### Problem requirements
Transcribe only the lines of the listing below from the one holding "width, then bored." through the one holding "bpy.context.scene.collection.objects.link(empty)", inclusive, without any change.

### Material to process
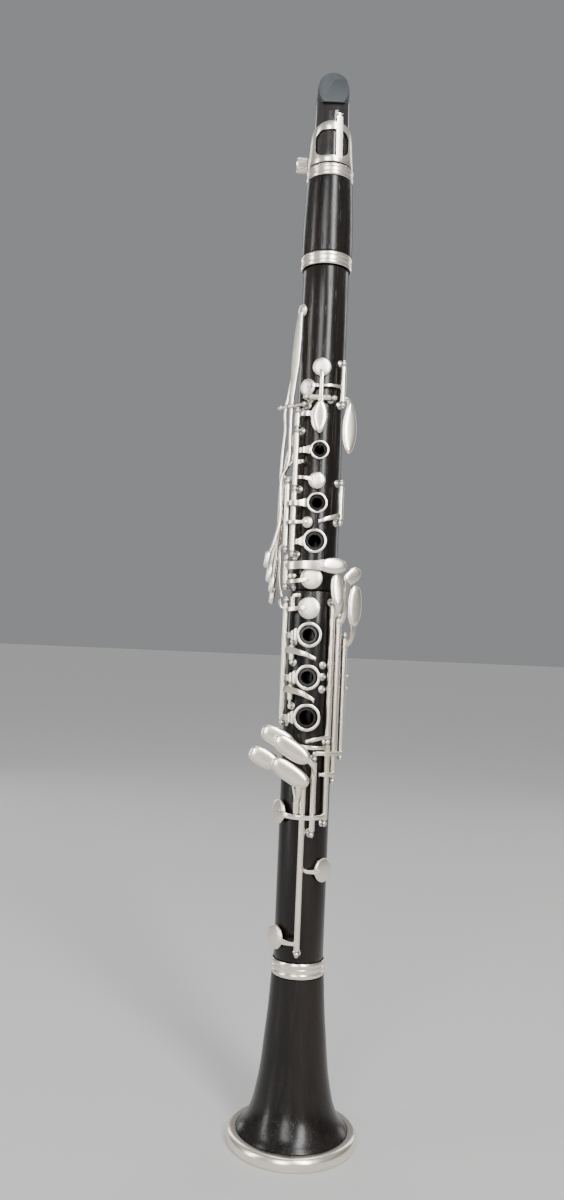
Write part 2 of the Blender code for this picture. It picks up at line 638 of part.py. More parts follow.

==

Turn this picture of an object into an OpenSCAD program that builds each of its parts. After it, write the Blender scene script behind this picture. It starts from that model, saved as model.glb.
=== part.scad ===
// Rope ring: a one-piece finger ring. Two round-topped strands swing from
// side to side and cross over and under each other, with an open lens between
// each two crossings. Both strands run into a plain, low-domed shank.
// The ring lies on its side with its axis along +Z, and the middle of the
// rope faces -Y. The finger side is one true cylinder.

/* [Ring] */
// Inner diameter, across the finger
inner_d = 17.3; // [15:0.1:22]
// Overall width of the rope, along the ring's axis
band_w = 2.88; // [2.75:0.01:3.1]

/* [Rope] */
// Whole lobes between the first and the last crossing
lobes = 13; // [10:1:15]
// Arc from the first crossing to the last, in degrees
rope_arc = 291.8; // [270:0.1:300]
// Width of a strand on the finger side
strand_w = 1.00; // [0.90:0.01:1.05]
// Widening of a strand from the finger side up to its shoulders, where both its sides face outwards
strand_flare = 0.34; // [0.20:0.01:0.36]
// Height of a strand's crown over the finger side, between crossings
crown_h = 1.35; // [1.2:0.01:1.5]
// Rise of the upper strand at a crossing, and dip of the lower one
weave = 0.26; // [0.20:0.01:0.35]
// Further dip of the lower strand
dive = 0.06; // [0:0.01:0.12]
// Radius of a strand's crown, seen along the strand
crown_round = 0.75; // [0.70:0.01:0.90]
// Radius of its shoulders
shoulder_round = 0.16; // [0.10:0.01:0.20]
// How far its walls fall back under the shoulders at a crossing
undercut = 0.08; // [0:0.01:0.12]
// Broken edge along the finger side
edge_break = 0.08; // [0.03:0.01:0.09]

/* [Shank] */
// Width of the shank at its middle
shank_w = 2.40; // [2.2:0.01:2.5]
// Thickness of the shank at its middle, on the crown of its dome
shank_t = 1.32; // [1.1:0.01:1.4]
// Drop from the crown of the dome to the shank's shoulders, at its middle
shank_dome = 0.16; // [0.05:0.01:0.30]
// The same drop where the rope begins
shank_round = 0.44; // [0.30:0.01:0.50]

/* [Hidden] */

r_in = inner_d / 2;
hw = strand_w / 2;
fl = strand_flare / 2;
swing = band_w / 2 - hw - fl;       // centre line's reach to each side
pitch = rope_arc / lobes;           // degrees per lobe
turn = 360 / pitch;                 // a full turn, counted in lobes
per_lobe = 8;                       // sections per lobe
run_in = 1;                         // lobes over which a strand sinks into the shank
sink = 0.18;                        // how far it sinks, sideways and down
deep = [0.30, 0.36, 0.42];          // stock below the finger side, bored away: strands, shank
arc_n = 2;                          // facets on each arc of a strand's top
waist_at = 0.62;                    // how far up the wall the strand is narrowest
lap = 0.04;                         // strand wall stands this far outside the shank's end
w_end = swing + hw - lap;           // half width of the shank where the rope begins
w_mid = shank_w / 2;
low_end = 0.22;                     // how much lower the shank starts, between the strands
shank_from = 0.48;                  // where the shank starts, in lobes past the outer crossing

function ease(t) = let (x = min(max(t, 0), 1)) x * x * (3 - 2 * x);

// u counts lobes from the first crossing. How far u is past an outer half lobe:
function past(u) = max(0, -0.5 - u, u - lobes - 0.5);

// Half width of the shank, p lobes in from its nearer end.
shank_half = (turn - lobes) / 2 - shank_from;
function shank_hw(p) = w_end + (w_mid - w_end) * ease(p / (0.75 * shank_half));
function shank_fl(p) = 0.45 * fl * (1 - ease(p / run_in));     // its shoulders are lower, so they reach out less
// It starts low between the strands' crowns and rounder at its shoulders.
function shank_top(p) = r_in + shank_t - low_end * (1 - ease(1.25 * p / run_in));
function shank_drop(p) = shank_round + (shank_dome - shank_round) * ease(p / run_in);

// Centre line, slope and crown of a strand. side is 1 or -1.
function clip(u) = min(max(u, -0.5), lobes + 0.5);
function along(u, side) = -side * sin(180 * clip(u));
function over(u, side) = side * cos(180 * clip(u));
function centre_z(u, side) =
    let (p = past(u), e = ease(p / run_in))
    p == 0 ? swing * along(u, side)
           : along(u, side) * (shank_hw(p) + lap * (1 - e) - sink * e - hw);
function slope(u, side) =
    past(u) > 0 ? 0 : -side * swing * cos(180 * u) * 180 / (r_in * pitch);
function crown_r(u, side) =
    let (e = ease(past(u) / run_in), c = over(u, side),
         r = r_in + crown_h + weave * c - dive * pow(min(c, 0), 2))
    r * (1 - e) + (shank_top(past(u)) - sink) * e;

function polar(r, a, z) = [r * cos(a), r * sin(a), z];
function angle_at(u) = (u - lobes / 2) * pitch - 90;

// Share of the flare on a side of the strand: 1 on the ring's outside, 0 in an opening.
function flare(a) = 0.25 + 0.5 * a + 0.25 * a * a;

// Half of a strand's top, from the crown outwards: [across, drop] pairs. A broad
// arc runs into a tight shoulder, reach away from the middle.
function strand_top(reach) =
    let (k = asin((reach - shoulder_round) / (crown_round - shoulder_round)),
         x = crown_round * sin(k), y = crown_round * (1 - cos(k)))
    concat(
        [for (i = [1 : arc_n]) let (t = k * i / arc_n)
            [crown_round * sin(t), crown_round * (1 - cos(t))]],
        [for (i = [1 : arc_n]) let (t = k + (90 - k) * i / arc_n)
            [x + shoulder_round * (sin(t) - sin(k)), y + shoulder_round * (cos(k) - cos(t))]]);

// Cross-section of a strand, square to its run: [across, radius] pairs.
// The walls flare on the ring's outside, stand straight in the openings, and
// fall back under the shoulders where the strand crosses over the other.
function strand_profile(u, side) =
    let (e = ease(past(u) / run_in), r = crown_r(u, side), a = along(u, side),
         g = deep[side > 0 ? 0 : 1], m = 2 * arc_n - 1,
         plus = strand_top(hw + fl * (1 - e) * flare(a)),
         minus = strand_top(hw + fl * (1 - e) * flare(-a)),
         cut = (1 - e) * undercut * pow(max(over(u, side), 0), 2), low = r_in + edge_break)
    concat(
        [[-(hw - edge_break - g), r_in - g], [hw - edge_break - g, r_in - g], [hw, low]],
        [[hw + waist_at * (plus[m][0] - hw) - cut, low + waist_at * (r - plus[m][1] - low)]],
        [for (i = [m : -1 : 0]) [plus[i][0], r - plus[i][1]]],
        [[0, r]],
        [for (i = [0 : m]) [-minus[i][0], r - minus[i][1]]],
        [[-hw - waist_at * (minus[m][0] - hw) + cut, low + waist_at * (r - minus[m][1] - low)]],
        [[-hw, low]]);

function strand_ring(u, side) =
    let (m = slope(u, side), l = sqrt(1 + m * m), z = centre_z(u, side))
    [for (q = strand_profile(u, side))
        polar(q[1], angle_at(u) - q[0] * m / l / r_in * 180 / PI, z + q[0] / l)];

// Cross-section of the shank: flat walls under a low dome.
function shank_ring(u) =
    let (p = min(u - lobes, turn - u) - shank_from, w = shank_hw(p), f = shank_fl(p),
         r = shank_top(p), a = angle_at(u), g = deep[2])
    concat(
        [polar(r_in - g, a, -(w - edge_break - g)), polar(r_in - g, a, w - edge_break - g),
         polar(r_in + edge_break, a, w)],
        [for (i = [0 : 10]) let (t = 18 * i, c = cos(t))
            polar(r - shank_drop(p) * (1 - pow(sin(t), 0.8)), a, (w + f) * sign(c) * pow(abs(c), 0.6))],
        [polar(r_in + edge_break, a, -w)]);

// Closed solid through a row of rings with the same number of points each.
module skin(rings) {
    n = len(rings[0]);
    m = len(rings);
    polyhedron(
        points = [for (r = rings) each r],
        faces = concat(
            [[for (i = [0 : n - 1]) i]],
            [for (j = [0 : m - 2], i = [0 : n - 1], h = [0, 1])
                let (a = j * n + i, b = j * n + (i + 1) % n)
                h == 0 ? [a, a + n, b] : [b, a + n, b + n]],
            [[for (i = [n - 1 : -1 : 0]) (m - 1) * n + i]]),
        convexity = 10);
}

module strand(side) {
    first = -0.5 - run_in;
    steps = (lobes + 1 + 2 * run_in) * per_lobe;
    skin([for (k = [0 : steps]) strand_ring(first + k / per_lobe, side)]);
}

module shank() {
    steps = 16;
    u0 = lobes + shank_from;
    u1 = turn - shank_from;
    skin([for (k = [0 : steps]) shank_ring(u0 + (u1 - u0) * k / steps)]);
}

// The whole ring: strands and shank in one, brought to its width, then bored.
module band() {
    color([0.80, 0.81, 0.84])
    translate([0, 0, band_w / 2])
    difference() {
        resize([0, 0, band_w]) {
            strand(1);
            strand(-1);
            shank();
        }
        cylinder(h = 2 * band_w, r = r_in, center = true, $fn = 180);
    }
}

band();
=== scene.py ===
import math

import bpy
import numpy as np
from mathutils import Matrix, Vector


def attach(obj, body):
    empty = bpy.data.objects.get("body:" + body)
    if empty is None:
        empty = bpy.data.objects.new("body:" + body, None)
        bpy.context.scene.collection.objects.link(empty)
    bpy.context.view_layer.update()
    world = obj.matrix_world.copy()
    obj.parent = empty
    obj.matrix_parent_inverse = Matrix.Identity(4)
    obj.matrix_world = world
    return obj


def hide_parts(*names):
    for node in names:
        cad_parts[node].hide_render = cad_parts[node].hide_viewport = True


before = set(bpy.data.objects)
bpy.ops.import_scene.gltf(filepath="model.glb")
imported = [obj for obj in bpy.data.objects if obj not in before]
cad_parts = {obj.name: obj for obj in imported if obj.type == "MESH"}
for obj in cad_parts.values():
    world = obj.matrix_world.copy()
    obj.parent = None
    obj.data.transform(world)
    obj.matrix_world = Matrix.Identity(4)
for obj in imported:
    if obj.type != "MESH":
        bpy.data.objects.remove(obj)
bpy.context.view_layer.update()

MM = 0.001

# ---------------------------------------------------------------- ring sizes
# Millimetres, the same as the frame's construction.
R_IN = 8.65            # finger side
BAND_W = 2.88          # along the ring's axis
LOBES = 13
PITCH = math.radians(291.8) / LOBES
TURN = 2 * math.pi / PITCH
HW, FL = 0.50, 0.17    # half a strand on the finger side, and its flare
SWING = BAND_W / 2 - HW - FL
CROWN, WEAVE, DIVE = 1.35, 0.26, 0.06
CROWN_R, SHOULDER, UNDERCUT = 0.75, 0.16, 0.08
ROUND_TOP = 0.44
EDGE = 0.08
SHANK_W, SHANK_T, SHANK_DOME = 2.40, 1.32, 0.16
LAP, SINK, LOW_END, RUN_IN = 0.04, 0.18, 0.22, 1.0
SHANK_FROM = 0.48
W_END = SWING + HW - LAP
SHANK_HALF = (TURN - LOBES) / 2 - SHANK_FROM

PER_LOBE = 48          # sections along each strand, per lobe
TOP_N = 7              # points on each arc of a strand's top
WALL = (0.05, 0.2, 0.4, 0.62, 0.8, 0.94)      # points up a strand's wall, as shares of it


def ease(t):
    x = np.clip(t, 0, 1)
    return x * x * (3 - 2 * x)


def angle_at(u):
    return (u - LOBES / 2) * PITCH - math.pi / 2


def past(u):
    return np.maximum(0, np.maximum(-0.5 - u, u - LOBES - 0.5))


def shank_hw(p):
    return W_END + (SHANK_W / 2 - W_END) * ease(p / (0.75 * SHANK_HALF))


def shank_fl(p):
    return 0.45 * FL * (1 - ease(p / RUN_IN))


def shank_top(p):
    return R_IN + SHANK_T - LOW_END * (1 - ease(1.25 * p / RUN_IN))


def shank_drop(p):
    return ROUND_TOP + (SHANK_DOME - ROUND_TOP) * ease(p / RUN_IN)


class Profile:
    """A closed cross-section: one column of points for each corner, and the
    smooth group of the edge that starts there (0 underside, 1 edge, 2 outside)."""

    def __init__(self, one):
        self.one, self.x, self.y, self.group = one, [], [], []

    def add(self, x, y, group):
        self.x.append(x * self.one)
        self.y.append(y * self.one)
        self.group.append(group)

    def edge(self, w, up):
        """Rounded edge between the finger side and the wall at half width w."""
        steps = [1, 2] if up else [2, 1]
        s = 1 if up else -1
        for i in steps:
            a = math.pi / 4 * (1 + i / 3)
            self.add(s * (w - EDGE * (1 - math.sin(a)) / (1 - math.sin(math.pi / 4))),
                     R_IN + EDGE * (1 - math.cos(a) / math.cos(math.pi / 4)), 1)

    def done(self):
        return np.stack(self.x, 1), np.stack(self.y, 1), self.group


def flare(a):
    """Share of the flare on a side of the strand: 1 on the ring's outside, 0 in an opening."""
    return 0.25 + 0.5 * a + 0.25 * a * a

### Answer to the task
// The whole ring: strands and shank in one, brought to its width, then bored.
module band() {
    color([0.80, 0.81, 0.84])
    translate([0, 0, band_w / 2])
    difference() {
        resize([0, 0, band_w]) {
            strand(1);
            strand(-1);
            shank();
        }
        cylinder(h = 2 * band_w, r = r_in, center = true, $fn = 180);
    }
}

band();
=== scene.py ===
import math

import bpy
import numpy as np
from mathutils import Matrix, Vector


def attach(obj, body):
    empty = bpy.data.objects.get("body:" + body)
    if empty is None:
        empty = bpy.data.objects.new("body:" + body, None)
        bpy.context.scene.collection.objects.link(empty)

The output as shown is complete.